- Origin: Philadelphia, Pennsylvania, U.S.
- Genres: Indie rock
- Labels: MAD Dragon Records (2007–present)
- Members: Steve Yutzy-Burkey, Krista Yutzy-Burkey, Scott French, Rick Sieber
- Website: The Swimmers on Myspace

= The Swimmers (band) =

American rock band

The Swimmers are an American four-piece rock band from Philadelphia and include drums, guitar, keyboard (or synth more recently), and bass. They are signed to Drexel University's MAD Dragon Records and released their first album, Fighting Trees in 2008. It garnered rave reviews from The Philadelphia Inquirer, Magnet, The Tripwire and Time Out Chicago. For their second record, The Swimmers started fresh by building a home studio and producing and recording it themselves.

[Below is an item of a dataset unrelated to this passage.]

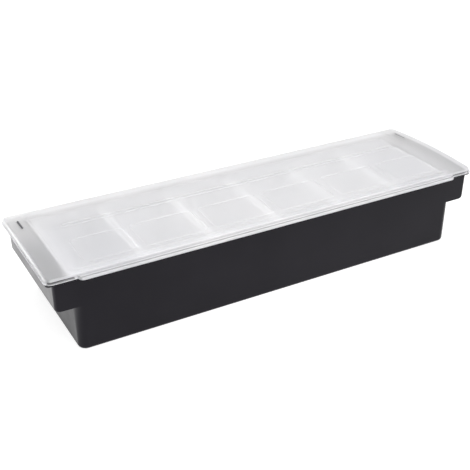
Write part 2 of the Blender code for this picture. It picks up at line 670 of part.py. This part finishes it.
def build_lid(material):
    """Lid with its finger flange, beads, clips and end marks, on the hinge axis."""
    axis = (0, HINGE_Y, HINGE_Z)
    lid = finish(build_lid_shell(), "lid", material, axis)
    combine(lid, finish(build_lid_flange(), "lid_flange_form", None), "UNION")

    bore = PIN_RADIUS + PIN_GAP
    start_deg = CLIP_MOUTH_DEG - 90
    end_deg = 270 - CLIP_MOUTH_DEG
    clip_profile = arc(HINGE_Y, HINGE_Z, CLIP_RADIUS, start_deg, end_deg, CLIP_STEPS)
    clip_profile += arc(HINGE_Y, HINGE_Z, bore, end_deg, start_deg, CLIP_STEPS)
    arm_bottom = LIP_UNDERSIDE + ARM_LIFT
    arm_top = LIP_UNDERSIDE + ARM_THICKNESS
    arm_low = HINGE_Z + CLIP_RADIUS - ARM_SHOULDER
    arm_start = LID_DEPTH / 2 - ARM_ROOT
    arm_profile = (
        (arm_start, arm_bottom),
        (HINGE_Y - ARM_HALF_WIDTH, arm_low),
        (HINGE_Y + ARM_HALF_WIDTH, arm_low),
        (HINGE_Y + ARM_HALF_WIDTH + ARM_SINK, arm_low + ARM_SHOULDER),
        (HINGE_Y + ARM_HALF_WIDTH, arm_top),
        (arm_start, arm_top),
    )
    clips = bmesh.new()
    arms = bmesh.new()
    for side in (-1, 1):
        place = HINGE_PLACE_X * side
        prism(clips, clip_profile, place - CLIP_WIDTH / 2, place + CLIP_WIDTH / 2)
        arm_half = CLIP_WIDTH / 2 - ARM_SINK
        prism(arms, arm_profile, place - arm_half, place + arm_half)
    combine(lid, finish(arms, "lid_arms_form", None), "UNION")
    combine(lid, finish(clips, "lid_clips_form", None), "UNION")
    combine(lid, finish(build_lid_beads(), "lid_beads_form", None), "UNION")

    marks = bmesh.new()
    for side in (-1, 1):
        half_x = MARK_WIDTH / 2
        points = outline(half_x, MARK_LENGTH / 2, half_x * ROUND_END_SHARE)
        points = [(x + MARK_PLACE_X * side, y + MARK_PLACE_Y) for x, y in points]
        low = add_ring(marks, points, lambda y: crown(y) - MARK_RECESS)
        high = add_ring(marks, points, lambda y: crown(y) + MARK_CLEAR)
        bridge(marks, low, high)
        marks.faces.new(low)
        marks.faces.new(high)
    combine(lid, finish(marks, "lid_marks_form", None), "DIFFERENCE")
    return lid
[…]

According to lead singer, Steve Yutzy-Burkey, “It was a very focused and isolated time in the studio, and much of the grit was in the mixing process. These songs were darker and more intricate than the last record, and they demanded a very affected, refined sound.” Their record, People Are Soft was released on November 3, 2009. The first music video from People Are Soft, "What This World Is Coming To", premiered on The Music Slut blog in September 2009. People Are Soft has received rave reviews from numerous blogs, and was recommended in Pitchfork Media's Guide to Upcoming Fall 2009 Releases. In its first week at college radio, The Swimmers was the 12th most added.

The Swimmers' "Fighting Tree" was nominated in the 8th Annual Independent Music Awards for College Record Label Album of the year. In January, 2011, they were nominated again for The 10th Annual Independent Music Awards in the College Record Label Release, Pop/Rock Song, and Artist/Band Publicity Photography categories.